ジェネリックって本当に大丈夫?
【1%以下の成分の違い】
当院は、当初より積極的にジェネリック薬品を使用する、ジェネリック推奨クリニックです。
ただし、ジェネリックが本当に大丈夫だとは考えておらず、ジェネリックを信用しない医師が多いのも事実です。
コマーシャルなどで、ジェネリックは先発品と全く同じという説明がなされており、かなり問題があると考えています。
実はジェネリック医薬品は、成分について、1%以下で成分が若干違う事は許されています。逆に言うと、1%弱の違いが許されるのです。これで全く同じと言うのは問題でしょう。

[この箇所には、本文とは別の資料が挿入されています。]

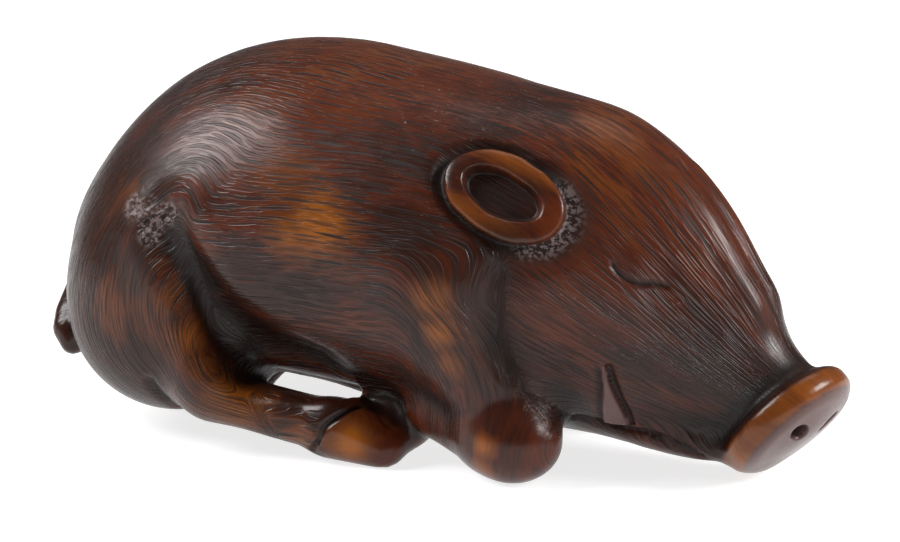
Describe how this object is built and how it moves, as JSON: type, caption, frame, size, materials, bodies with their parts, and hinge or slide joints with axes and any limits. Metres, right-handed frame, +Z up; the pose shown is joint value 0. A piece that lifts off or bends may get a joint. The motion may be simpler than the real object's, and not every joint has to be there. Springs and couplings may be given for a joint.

まして、成分は同じでも、溶け方の調整などに先発メーカーの製法特許があるため、そこは真似できません。実際には効き目や副作用の上では、成分だけで無く、溶け方が非常に大切なのです。
【効き目に重要な溶け方】
先発薬はその成分、その溶け方で大規模な試験を行い、安全性が確立されていますが、ジェネリックメーカーでは小規模でしか臨床試験を行っていません。そのため安全性は弱く、だからこそ安価に出来るわけです。
例えば、先発品、アダラート(一般名:ニフェジピン)は、成分は同じでも、溶ける時間によって、アダラート、アダラートL、アダラートCRと、使い方も異なる別製品が存在します。
製法特許がありますので、徐放性(溶け方をゆっくりに調節する)部分は各社独自で、真似できません。同等性の試験というものは行われていますが、違う方式をとる以上、同等ではありません。
医薬品の製造承認を得るためには、原材料の製法、仕入れ方から、製品の製法まで、全ての手順を申請し、全くその通りに作らなくてはなりません。一つ変えても違法となります。
信頼性第一にプライドを持って製造している先発メーカーと比べて、ジェネリック会社は、原材料の仕入れ先を勝手に変えたり、違う成分が混ざってしまったりと、信頼に対する認識が甘いため、これくらいは良いだろうと次々と問題が生じています。
やはり、ジェネリックメーカーという存在そのものが、医療費削減の御旗のために認められた、合法的なコピー商品製造会社という体質であるからでしょう。
【全く同じジェネリックの存在 AG 】
だからと言って、ジェネリックが全くダメな訳ではないのです。先発メーカー品と全く同じジェネリックも、実はあるのです。
オーソライズド・ジェネリック(AG)と言い、これは先発メーカーが委託製造していたり、先発メーカーが子会社で製造販売していたりします。
単純に安いだけです。
しかしこのAGは仕入れ値が一定で、儲けが少ないのです。院外処方薬局も出来れば差益の大きい、仕入れ値の安いジェネリックを使いたいものです。院外処方薬局には、医師が信頼できるこのジェネリック出して欲しいと、指示して出すことは許されないのです。
どのジェネリックを採用するかは、院外処方薬局に裁量権があります。実際に出されるお薬は院外処方薬局によって全く別物なのです。
当院では、近所のマスダ薬局と常に協議して、AG中心に、当院の指定する信頼のおけるジェネリックを採用していただいております。
特定の院外薬局への誘導は禁止されています。敷地内や隣接して建てることも禁止されています。
しかしそれは、本来その医院が関連薬局を開店して儲けを独り占めしたり、マージンバックさせたりする事の無いように、院外処方薬局の独立性を保つようにとの目的だから禁止されたのです。
その点、当院はマスダ薬局様とは何ら利益関係はありません。
ただただ患者様のために、信頼の置けるジェネリック薬剤を提供すべく、連携をとっていただいている、当院が信頼する薬局として、マスダ薬局を推奨するのです。
だからこそ、ジェネリックをそれ程信頼していない当院が、安心してジェネリック推奨クリニックとなれるのです。
医療費の削減には皆で協力せねばなりません。
ジェネリックを否定するものではなく、むしろ推奨したいのです。
しかし、そのために患者様が犠牲となってはなりません。良いジェネリックを選ばねばなりません。